2/ No Cheers from Investors for Constellation Brands 

Investors slightly bid down the share price of Constellation Brands (STZ) after the beverage distributor lagged earnings per share (EPS) estimates, but exceeded revenue expectations in the company’s fiscal second-quarter earnings announcement. Analysts forecast $2.78 in EPS and $2.31 billion in revenues. The company reported $2.38 in EPS and $2.37 billion in revenues, as sales benefitted from double-digit net sales growth for their beer business. Some profit taking took place as the stock fell less than 1%. 

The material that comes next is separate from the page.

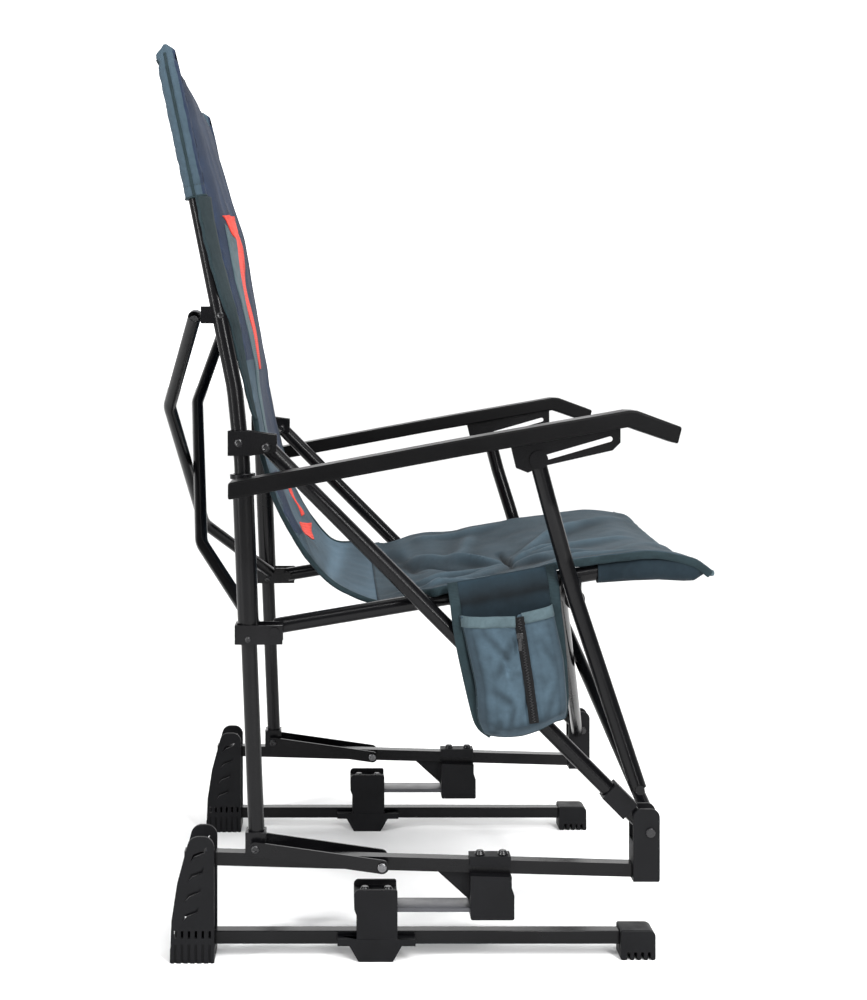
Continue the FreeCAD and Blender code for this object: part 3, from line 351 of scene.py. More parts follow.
def coat(name):
    """A hard coat of the table, made once."""
    if known(name):
        return known(name)
    shade, roughness, specular, metallic, tint, rubbed, grain = COATS[name]
    finish = Finish(name, getattr(colours(), shade), roughness, Specular_IOR_Level=specular,
                    Metallic=metallic)
    if tint:
        scale, detail, low, high = tint
        finish.paint_with(tinted(finish, finish.noise(scale, detail), low, high))
    if rubbed:
        scale, detail, broken, start, end, low, high = rubbed
        finish.rough_with(finish.remap(finish.noise(scale, detail, roughness=broken), start, end, low, high))
    if grain:
        scale, depth, strength = grain
        finish.bump_with(finish.noise(scale, 2.0), depth * MM, strength)
    return finish.material


# painted highlight: how much lighter the crests of the folds are painted
CREST_HIGHLIGHT = 1.62


def fold_shade_and_highlight(finish, colour_out, low):
    """Paints shade into the hollows of the folds and a highlight onto their crests, by the mesh's own fold
    heights.
    """
    fold = finish.add("ShaderNodeAttribute", attribute_name="fold").outputs["Fac"]
    return finish.shaded(colour_out, finish.remap(fold, -1.0, 1.0, low, CREST_HIGHLIGHT))


# rows of stitches: half width of a thread and of its soft edge, pitch, width of the dent beside it; the share
# of the pitch that a stitch takes
STITCH_HALF, STITCH_EDGE, STITCH_LONG, STITCH_DENT = 0.5 * MM, 0.9 * MM, 4.2 * MM, 4.0 * MM
STITCH_SHARE = 0.68
THREAD_COLOUR = (0.02, 0.03, 0.035, 1.0)
WEAVE_DEPTH = 0.22 * MM
RIB_PITCH, RIB_DEPTH = 1.6 * MM, 0.25 * MM


def woven(name, base, rows=(), hollow_shade=0.30):
    """Woven polyester on the piece's own flat map in metres, with rows of stitches.

    A row is (0 or 1 for the map's direction that it lies across, its place in metres)."""
    if known(name):
        return known(name)
    finish = Finish(name, base, 0.85, Sheen_Weight=0.025, Sheen_Roughness=0.5, Specular_IOR_Level=0.15)
    parts = finish.add("ShaderNodeSeparateXYZ", {"Vector": finish.coords.outputs["UV"]}).outputs
    thread = sizes().thread
    waves = [finish.maths("SINE", finish.times(part, 2 * math.pi / thread)) for part in parts[:2]]
    weave = finish.times(*waves)
    mottle = finish.noise(7.0, 5.0, "UV", 0.6)
    fine = finish.noise(160.0, 3.0, "UV", 0.6)
    shade = finish.maths("ADD", finish.times(mottle, 0.7), finish.times(fine, 0.3))
    shade = finish.maths("ADD", shade, finish.times(weave, 0.04))
    colour_out = tinted(finish, shade, 0.72, 1.3)
    height = finish.times(weave, 0.5)
    for direction, place in rows:
        near = finish.maths("ABSOLUTE", finish.maths("SUBTRACT", parts[direction], place))
        on_row = finish.remap(near, STITCH_HALF, STITCH_EDGE, 1.0, 0.0)
        run = finish.maths("FRACT", finish.maths("DIVIDE", parts[1 - direction], STITCH_LONG))
        stitch = finish.times(on_row, finish.maths("LESS_THAN", run, STITCH_SHARE))
        colour_out = finish.mix(finish.times(stitch, 0.75), colour_out, THREAD_COLOUR)
        dent = finish.remap(near, 0.0, STITCH_DENT, -3.0, 0.0)
        height = finish.maths("ADD", height, finish.maths("ADD", dent, finish.times(stitch, 2.0)))
    # painted shade in the hollows of the folds and painted highlight on their crests
    finish.paint_with(fold_shade_and_highlight(finish, colour_out, hollow_shade))
    finish.bump_with(height, WEAVE_DEPTH, 0.55)
    return finish.material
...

STZ has relatively lagged its sector this year. The chart below illustrates this relationship, comparing STZ with State Street’s Consumer Staples Sector ETF (XLP). While XLP has risen 4% year-to-date, STZ stock has fallen 2% in the same time span. Even as STZ shares edge lower, investment bank Credit Suisse recently noted the company as one of the leading stock picks for Q4, quoting high beer profit margins and an upside in the wine business.  

3/ ConAgra has Traders Nervous Ahead of Earnings Report 

Also falling slightly was packaged food company Conagra Brands (CAG), which is due to report its fiscal first-quarter earnings results tomorrow before the market opens. Analysts are expecting $0.49 in EPS and $2.53 billion in revenues. As supply chain constraints and increased shipping costs continue to damper earnings expectations across nearly all sectors, inflationary concerns place the focus squarely on profit margins. 

Below is a comparison of the recent performance between CAG and Invesco’s DB Agriculture Fund (DBA), which tracks an index of 10 agricultural commodity futures contracts. This ETF can be viewed as an inflationary hedge, because no matter how much prices rise, people need to eat. Recently CAG has lagged well behind DBA. Over the last year, CAG has fallen 7%, while DBA has risen 30%.  

Option pricing for CAG currently implies a 4% post-earnings move. The open interest for CAG features nearly 40,000 calls to over 32,000 puts. However, today’s trading volumes favor calls over puts more than 2-to-1. It should be noted that the $32 put options, which expire on Friday, have the highest amount of open interest for options expiring this week, with over 3,100 contracts open at this strike. 

4/ The Bottom Line 

Stock indexes opened lower and traded flat. The action put a pause on the rebound staged by stocks over the past two days. Investors may be reluctant to commit themselves before the nonfarm payroll report due Friday.